Cortica, an AI firm, ran simulations from the Arizona crash on its system and found the car’s various LiDAR arrays and sensors, which are impervious to darkness, should have detected the pedestrian 0.9 seconds before impact, about 50 feet shy of collision, leaving enough time for a computer to appropriately react.
Experts with whom we’ve consulted agree that that the car should have identified the pedestrian, and forensic crash probes by the National Highway Traffic Safety Administration and the National Transportation Safety Board will determine why it didn’t.
But don’t forget that the car was operating with the presence of a human safety driver for a reason. For this exact reason.
The way we see it:
- The term “autonomous vehicle” is a bit of a misnomer, at least given the current state of the technology. Prototypes in operation across the United States fall short, in both real and perceived terms, of true autonomy. But the only way to shorten the delta between proto-autonomy (as it exists today) and full autonomy (as its been promised) is to continue real road tests.

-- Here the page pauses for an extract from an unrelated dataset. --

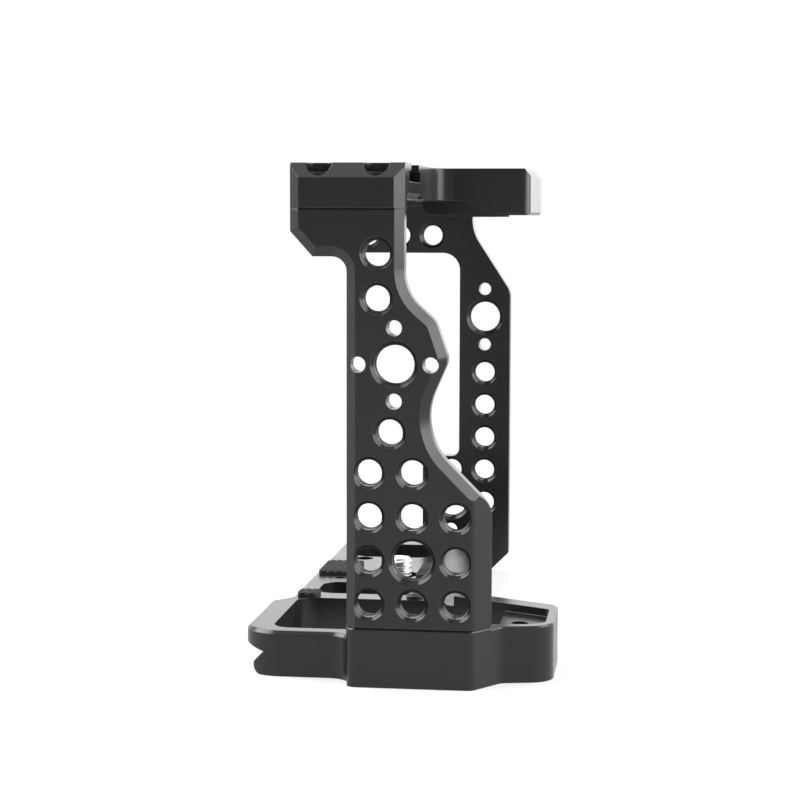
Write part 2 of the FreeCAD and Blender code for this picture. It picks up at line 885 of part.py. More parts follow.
def grip_side_plate():
    body = new_body("grip_side_plate")
    reach = S.shoulder_reach
    corners = [
        side(ZERO, block_height),
        side(ZERO, shoulder_height, S.shoulder_fillet),
        side(-(reach - S.shoulder_cut), shoulder_height),
        side(-reach, shoulder_height + S.shoulder_cut_rise),
        side(-reach, grip_top),
        side(neck_front, grip_top),
        side(neck_front, neck_end, S.neck_corner),
        side(brow_front, brow_height, S.brow_corner),
        side(nose_front, nose_height, S.nose_corner),
        side(waist_front, waist_height, S.waist_corner),
        side(skirt_front, skirt_height, S.skirt_corner),
        side(skirt_front, block_height),
    ]
    plate = pad(body, "plate", outline(body, "plate_outline", "YZ_Plane", corners), S.grip_wall)
    plate = round_corners(body, plate, "YZ_Plane", corners)
    front = chamfer(
        body,
        "front_edge",
        plate,
        lambda box: near(box.XMax, ZERO)
        and box.YMax < (S.grip_chamfer - neck_front).value
        and box.ZMax > (block_height + S.slip).value,
        S.grip_chamfer,
    )
    chamfer(
        body,
        "rear_edge",
        front,
        lambda box: near(box.XMax, ZERO)
        and box.YMin > -S.slip.value
        and box.ZMax > (block_height + S.slip).value,
        S.grip_rear_chamfer,
    )
    facet = [
        plan(-S.overrun, facet_start - S.overrun * S.facet_rise / S.facet_run),
        plan(S.facet_run, lobe_root),
        plan(-S.overrun, lobe_root),
    ]
    facet_sketch = outline(body, "facet_outline", "XY_Plane", facet)
    plate = pocket(body, "facet", facet_sketch, grip_top, reverse=True)
    plate = round_corners(body, plate, "XY_Plane", [plan(ZERO, facet_start, S.facet_edge)])
    plate = seam_edge(body, "base_seam", plate, block_height)
    seam_edge(body, "roof_seam", plate, grip_top)
    grid = [
        side(S.grid_front + S.grid_pitch * column, grid_height + S.grid_row * row)
        for row in range(4)
        for column in range(3)
        if (row, column) not in ((1, 1), (3, 2))
    ]
    upper = [
        side(S.upper_hole_front, upper_hole_height),
        side(S.upper_hole_front, upper_hole_low),
        side(S.lone_hole_front, lone_hole_height),
    ]
    large = [
        side(S.pinned_front, pinned_height),
        side(S.grid_front + S.grid_pitch, grid_height + S.grid_row),
    ]
    tapped(body, "quarter", grid + upper, ZERO, S.grip_wall, S.quarter_bore, S.quarter_ring)
    tapped(body, "large", large, ZERO, S.grip_wall, S.large_bore, S.large_ring)
    pins = [
        side(S.pinned_front, pinned_height + S.pin_circle, S.pin_bore),
        side(S.pinned_front, pinned_height - S.pin_circle, S.pin_bore),
        side(S.pinned_front + S.pin_circle, pinned_height, S.pin_bore),
        side(S.pinned_front - S.pin_circle, pinned_height, S.pin_bore),
    ]
    pin_sketch = circles(body, "pins_circles", "YZ_Plane", pins, -S.overrun)
    pocket(body, "pins", pin_sketch, S.grip_wall + S.overrun * 2, reverse=True)
    screw, dowel = S.screw_shank + S.slip, S.dowel + S.slip
    for name, fronts, radius, reach in (
        ("roof_screws", roof_screw_places, screw, S.grip_screw_reach),
        ("roof_dowels", roof_dowel_places, dowel, S.dowel_reach),
    ):
        places = [plan(S.grip_screw_x, front, radius) for front in fronts]
        sketch = circles(body, name + "_circles", "XY_Plane", places, grip_top + S.overrun)
        pocket(body, name, sketch, S.overrun + reach)
    for name, fronts, radius, reach in (
        ("base_screws", grip_base_places, screw, S.base_screw_reach),
        ("base_dowels", grip_base_dowel_places, dowel, S.dowel_reach / 2),
    ):
        places = [plan(S.grip_screw_x, front, radius) for front in fronts]
        sketch = circles(body, name + "_circles", "XY_Plane", places, block_height - S.overrun)
        pocket(body, name, sketch, S.overrun + reach, reverse=True)
    return keep(body, "grip_side_plate")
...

- Public surveys already indicate significant trepidation about the presence of autonomous vehicles on public roads, and the Tempe incident will only heighten that fear.
- Car makers and technology firms must bear the burden of proof. Unless and until they meet that critical threshold, states should require the presence of qualified, engaged contingency drivers or teleoperation capacities.
2. Ripples
Search giant Baidu won its first permit this week from regulators to begin formal public testing of autonomous vehicles in China’s bustling capital city.
Beijing’s roads are a blur of flesh and metal—a place where pedestrians, cyclists and motorists fiercely jostle for space and speed—and will present an exceptional challenge for autonomous tech.
Already, the Tempe incident is stirring thought leaders around the world to ask whether the rapid pace of driverless experimentation has come at the expense of public safety. Like this, published today by the editorial board of the English-language South China Morning Post: “The death of a female pedestrian hit by a self-driving car … is a wake-up call that driverless technology may be getting ahead of itself.”
The fallout from the Arizona crash isn’t yet apparent, but the episode highlights the danger to the global autonomy sector in this delicate testing phase. Remember: The rules of the road still apply. Speeding too fast could irreversibly stall deployment.
3. Don’t be the last to know!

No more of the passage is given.